Mass resides in New Jersey and has written several nonfiction books and short stories. She also co-founded "Writes of Passage," a literary magazine for teenagers.

Andrew Clements, author of "Things Not Seen," published by Philomel Books, a division of Penguin Young Readers Group, is the winner for teens. In this thought-provoking novel, main character Bobby, 15, wakes up one morning invisible.  He feels isolated until he meets Alicia, a teenager who was has experienced a loss of vision following a head injury.  Alicia empathizes with Bobby because of her own feelings of being unseen since her accident.  Clements realistically portrays the emotional turmoil of two youths during adolescence.

Clements' love of reading paved the way for a successful career in academic and literary pursuits.  As a child, one of his favorite places was the school library.  His love for books at an early age led to successful careers as a teacher, an editor, and a writer.  

Clements, with his wife and four sons, lives in Westborough, Massachusetts, where he writes picture books, early readers, and novels for middle grades. His books have won several awards, including the 2000 Young Hoosier Book Award, Georgia's Children's Book Award, the Sasquatch Children's Book Award, and the Rhode Island Children's Book Award.
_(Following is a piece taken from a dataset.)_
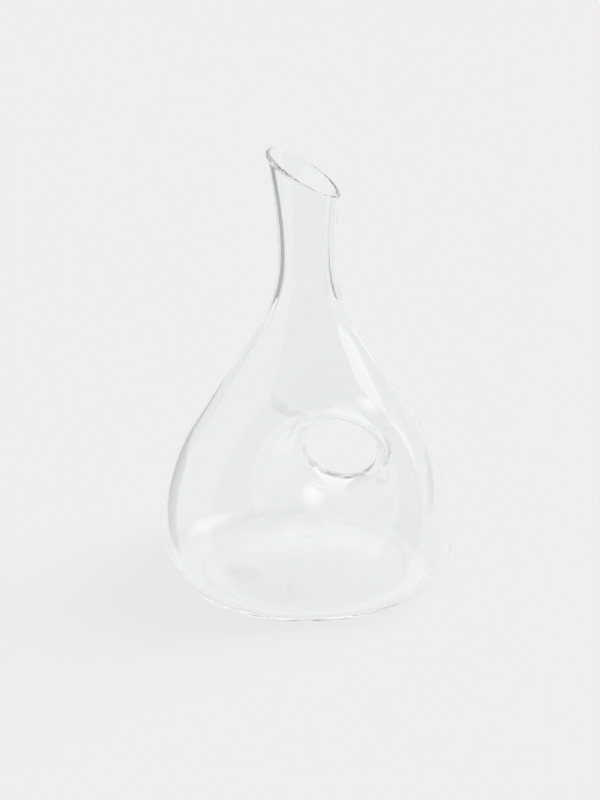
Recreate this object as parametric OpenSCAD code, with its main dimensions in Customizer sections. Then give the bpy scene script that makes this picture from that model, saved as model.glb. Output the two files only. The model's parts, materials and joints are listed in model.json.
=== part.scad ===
// Blown-glass wine decanter with a grip hole through its body.
// Origin: centre of the resting ring, on the surface it stands on. +Z is up, the glass pours towards -X,
// and the grip hole runs along Y on the +X side.

/* [Body] */
// Widest diameter of the belly
belly_d = 180; // [160:1:200]
// Radius of the rounded heel between the base and the belly
heel_r = 24; // [20:1:27]
// Radius of the long arc from the belly to the shoulder
belly_arc_r = 140; // [130:1:150]
// Glass thickness of the belly
belly_wall = 2.8; // [2:0.1:3.5]
// Glass thickness of the floor
floor_wall = 3.2; // [2.5:0.1:4]
// Height that the floor is pushed up in the middle
punt_h = 6; // [4:0.5:9]
// Width of the flat ring that the decanter rests on
rest_ring_w = 5; // [3:0.5:8]

/* [Neck] */
// Outside diameter of the neck at its narrowest
neck_d = 34.8; // [30:0.2:40]
// Height of the narrowest point of the neck
neck_z = 206; // [200:1:214]
// Radius of the arc that sweeps the shoulder into the neck
neck_arc_r = 87; // [75:1:95]
// Glass thickness at the narrowest point of the neck
neck_wall = 3.8; // [3:0.1:4.5]

/* [Mouth] */
// Overall height, to the tip of the pouring lip
overall_h = 276.5; // [268:0.5:286]
// Slope of the mouth, down from the tip
mouth_slope = 31.5; // [25:1:38]
// Radius of the outward flare above the neck
flare_r = 330; // [280:5:400]
// Radius of the inner flare, smaller so that the glass thins towards the rim
flare_bore_r = 260; // [240:5:300]
// Depth of the fire-polished rim, square to the mouth
rim_depth = 5; // [3:0.5:8]

/* [Grip hole] */
// Clear radius of the grip hole at its waist
grip_r = 22.4; // [20:0.2:25]
// Distance of the hole's axis from the decanter's axis
grip_x = 20.7; // [16:0.1:24]
// Height of the hole's axis
grip_z = 82; // [78:0.5:86]
// Angle by which the hole's axis is turned out of the Y direction, with its front end towards -X
grip_turn = 6; // [0:1:8]
// Radius of the trumpet curve from the waist outwards
grip_flare_r = 59; // [50:1:70]
// Angle to the hole's axis at which the trumpet goes straight
grip_flare_angle = 32; // [28:1:34]
// Glass thickness of the grip funnels
grip_wall = 2.2; // [1.8:0.1:2.8]

/* [Zones] */
// Height of the joint between belly and shoulder
belly_h = 110; // [106:1:114]
// Height of the joint between shoulder and neck
shoulder_h = 188; // [184:1:196]

/* [Hidden] */
$fn = 120;
// The long curves are circles of large radius, so they take more steps for the same smoothness
LONG_CURVE_FN = 720;

GLASS_TINT = [0.80, 0.88, 0.88, 0.45];
RIM_TINT = [0.66, 0.78, 0.78, 0.60];
GRIP_TINT = [0.72, 0.84, 0.88, 0.55];

belly_r = belly_d / 2;
foot_r = belly_r - heel_r;
neck_r = neck_d / 2;
belly_centre = [belly_r - belly_arc_r, heel_r];
neck_centre = [neck_r + neck_arc_r, neck_z];

// The punt is a spherical cap whose edge is the inner edge of the resting ring
punt_edge_r = foot_r - rest_ring_w;
punt_r = (punt_edge_r * punt_edge_r + punt_h * punt_h) / (2 * punt_h);
punt_centre = [0, punt_h - punt_r];

// The tip lies on the flared outside of the neck, and fixes the height of the sloping cut on the axis
tip_r = neck_r + flare_r - sqrt(flare_r * flare_r - (overall_h - neck_z) * (overall_h - neck_z));
mouth_z = overall_h - tip_r * tan(mouth_slope);

// Anything this large passes clear of the whole body
reach = 2 * belly_d;

// A hair's breadth by which a straight is set off from the arc that it touches, so that they cross cleanly
hair = 0.01;
// Length by which a curve runs on under the next one
overlap = 4;

// Direction from the belly arc's centre to the point where the straight shoulder touches that arc
function tangent_angle(belly_arc, neck_arc) =
    let (d = neck_centre - belly_centre)
    atan2(d[1], d[0]) - acos((belly_arc + neck_arc) / norm(d));

// One half of the round body's section, outside (insets 0) or inside (insets of the glass thickness)
module body_section(belly_inset, neck_inset, floor_inset, flare_curve) {
    belly_arc = belly_arc_r - belly_inset;
    neck_arc = neck_arc_r + neck_inset;
    throat_r = neck_r - neck_inset;
    angle = tangent_angle(belly_arc, neck_arc);
    touch_belly = belly_centre + (belly_arc - hair) * [cos(angle), sin(angle)];
    touch_neck = neck_centre - (neck_arc - hair) * [cos(angle), sin(angle)];
    run_on = touch_neck + overlap * [-sin(angle), cos(angle)];
    neck_low = ceil(touch_neck[1]);
    difference() {
        union() {
            square([foot_r, heel_r]);
            intersection() {
                translate([foot_r, heel_r]) circle(r = heel_r - belly_inset);
                translate([foot_r - 1, 0]) square([heel_r + 1, heel_r]);
            }
            intersection() {
                translate(belly_centre) circle(r = belly_arc, $fn = LONG_CURVE_FN);
                translate([0, heel_r]) square([belly_d, touch_belly[1] + overlap - heel_r]);
            }
            polygon([
                [0, touch_belly[1]],
                touch_belly,
                run_on,
                [0, run_on[1]]
            ]);
            difference() {
                translate([0, neck_low]) square([touch_neck[0], neck_z - neck_low]);
                translate(neck_centre) circle(r = neck_arc, $fn = LONG_CURVE_FN);
            }
            difference() {
                translate([0, neck_z]) square([2 * neck_r, overall_h + heel_r - neck_z]);
                translate([throat_r + flare_curve, neck_z]) circle(r = flare_curve, $fn = LONG_CURVE_FN);
            }
        }
        translate(punt_centre) circle(r = punt_r + floor_inset, $fn = LONG_CURVE_FN);
        translate([0, -heel_r]) square([belly_d, heel_r + min(floor_inset, belly_inset)]);
    }
}

module outer_body() {
    rotate_extrude() body_section(0, 0, 0, flare_r);
}

module inner_body() {
    rotate_extrude() body_section(belly_wall, neck_wall, floor_wall, flare_bore_r);
}

module glass_wall() {
    difference() {
        outer_body();
        inner_body();
    }
}

// Half of the grip trumpet's section: wall 0 is the hole itself, a wall thickness gives the glass round it
module trumpet_half_section(wall) {
    curve_centre = [grip_r + grip_flare_r, 0];
    curve_r = grip_flare_r - wall;
    outwards = [sin(grip_flare_angle), cos(grip_flare_angle)];
    touch = curve_centre + (curve_r - hair) * [-cos(grip_flare_angle), sin(grip_flare_angle)];
    low = touch - overlap * outwards;
    high = touch + belly_r * outwards;
    difference() {
        square(touch);
        translate(curve_centre) circle(r = curve_r);
    }
    polygon([
        [0, low[1]],
        low,
        high,
        [0, high[1]]
    ]);
}

module trumpet(wall) {
    translate([grip_x, 0, grip_z]) rotate([90, 0, -grip_turn]) rotate_extrude() {
        trumpet_half_section(wall);
        mirror([0, 1]) trumpet_half_section(wall);
    }
}

// Everything between two heights
module layer(low, high) {
    translate([-reach / 2, -reach / 2, low]) cube([reach, reach, high - low]);
}

// Everything on one side of a plane across the grip hole, at the hole's own x: side -1 is towards -X
module beside_grip(side) {
    translate([grip_x, 0, 0])
        rotate([0, 0, -grip_turn])
            translate([side > 0 ? 0 : -reach, -reach / 2, -reach / 2])
                cube(reach);
}

// Everything above the sloping mouth, or above a plane parallel to it and deeper by the given amount
module above_mouth(deeper) {
    translate([0, 0, mouth_z])
        rotate([0, mouth_slope, 0])
            translate([-reach / 2, -reach / 2, -deeper])
                cube(reach);
}

// The body's wall between two heights, with the two grip funnels' mouths left out of it
module body_zone(low, high) {
    difference() {
        intersection() {
            glass_wall();
            layer(low, high);
        }
        trumpet(grip_wall);
    }
}

// Half of the glass tunnel, on the -Y side (side -1) or the +Y side (side 1)
module grip_funnel(side) {
    intersection() {
        difference() {
            trumpet(grip_wall);
            trumpet(0);
        }
        outer_body();
        translate([grip_x, 0, 0])
            rotate([0, 0, -grip_turn])
                translate([-reach / 2, side > 0 ? 0 : -reach, 0])
                    cube(reach);
    }
}

module base() {
    color(GLASS_TINT) body_zone(-heel_r, heel_r);
}

// The funnels' mouths part the belly into a left and a right wall
module belly(side) {
    intersection() {
        body_zone(heel_r, belly_h);
        beside_grip(side);
    }
}

module left_belly() {
    color(GLASS_TINT) belly(-1);
}

module right_belly() {
    color(GLASS_TINT) belly(1);
}

module shoulder() {
    color(GLASS_TINT) body_zone(belly_h, shoulder_h);
}

module neck() {
    color(GLASS_TINT) difference() {
        intersection() {
            glass_wall();
            layer(shoulder_h, reach);
        }
        above_mouth(rim_depth);
    }
}

module pouring_rim() {
    color(RIM_TINT) difference() {
        intersection() {
            glass_wall();
            above_mouth(rim_depth);
        }
        above_mouth(0);
    }
}

module front_grip_funnel() {
    color(GRIP_TINT) grip_funnel(-1);
}

module rear_grip_funnel() {
    color(GRIP_TINT) grip_funnel(1);
}

base();
left_belly();
right_belly();
shoulder();
neck();
pouring_rim();
front_grip_funnel();
rear_grip_funnel();
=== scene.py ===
"""Looks of a hand-blown wine decanter: one shell of clear glass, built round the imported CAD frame.

The outer skin is the zero level of a field: a round body, whose section is a chain of arcs, with two
trumpets pushed into it that meet at the waist of the grip hole. A surface net turns the field into quads.
A Geometry Nodes tree gives the skin its glass thickness and rolls the rim. A studio lights the result.
"""

import json
import logging
import math
from dataclasses import dataclass
from enum import Enum

import bpy
import numpy as np
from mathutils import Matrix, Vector


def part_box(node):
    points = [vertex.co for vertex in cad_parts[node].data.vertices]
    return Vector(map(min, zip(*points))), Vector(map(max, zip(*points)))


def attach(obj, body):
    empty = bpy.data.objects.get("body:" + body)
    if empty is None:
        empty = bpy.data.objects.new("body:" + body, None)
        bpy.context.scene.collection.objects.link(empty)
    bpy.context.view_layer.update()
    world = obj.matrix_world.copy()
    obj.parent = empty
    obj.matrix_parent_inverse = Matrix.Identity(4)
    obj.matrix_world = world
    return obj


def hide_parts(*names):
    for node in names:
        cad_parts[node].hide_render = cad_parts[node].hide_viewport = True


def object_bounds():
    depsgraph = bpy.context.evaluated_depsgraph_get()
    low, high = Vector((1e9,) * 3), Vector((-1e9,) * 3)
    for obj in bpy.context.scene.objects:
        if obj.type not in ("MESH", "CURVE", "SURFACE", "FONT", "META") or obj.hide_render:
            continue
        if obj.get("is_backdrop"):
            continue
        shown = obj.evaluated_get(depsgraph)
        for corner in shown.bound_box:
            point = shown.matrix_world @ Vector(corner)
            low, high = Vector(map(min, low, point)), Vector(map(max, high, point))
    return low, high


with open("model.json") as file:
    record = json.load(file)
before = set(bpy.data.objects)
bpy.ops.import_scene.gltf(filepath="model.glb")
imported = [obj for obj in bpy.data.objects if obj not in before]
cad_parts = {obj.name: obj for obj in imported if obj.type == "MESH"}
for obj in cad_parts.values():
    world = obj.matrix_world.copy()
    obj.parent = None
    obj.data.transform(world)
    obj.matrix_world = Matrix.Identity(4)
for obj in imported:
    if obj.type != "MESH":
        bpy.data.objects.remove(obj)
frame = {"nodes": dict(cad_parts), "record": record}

logging.basicConfig(level=logging.INFO, format="%(message)s")
log = logging.getLogger("decanter")

Array = np.ndarray

# Keeps divisions by a vector's length safe where the vector vanishes
TINY = 1e-9


def smooth_step(value: Array, low: float, high: float) -> Array:
    """Rise smoothly from 0 to 1.

    Args:
        value: What is measured.
        low: Where the rise starts.
        high: Where the rise ends.

    Returns:
        Array: The eased share, from 0 to 1.
    """
    share = np.clip((value - low) / (high - low), 0.0, 1.0)
    return share * share * (3.0 - 2.0 * share)


def smooth_max(first: Array, second: Array, roll: float) -> Array:
    """Take the larger of two fields, with the edge between them rolled over.

    Args:
        first: One field, in metres.
        second: The other field, in metres.
        roll: Difference between the fields at which the roll starts, in metres.

    Returns:
        Array: The joined field.
    """
    overlap = np.maximum(roll - np.abs(first - second), 0.0) / roll
    return np.maximum(first, second) + overlap * overlap * roll / 4.0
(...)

Members of the 2004 Schneider Family Book Award Committee are:  Chair: Ellen J. Perlow, Texas Woman's University Libraries, Denton, Texas; Mary E. Cissell, Ph.D., Texas Woman's University, Denton, Texas; Judith M. King, Waunakee, Wisconsin; Rory Litwin, Sacramento, California; Judy T. Nelson, Pierce County Library System, Tacoma, Washington; Victor Lynn Schill, Harris County Public Library, Houston, Texas; and Patricia M. Steelman, Library of Congress, Washington, D.C.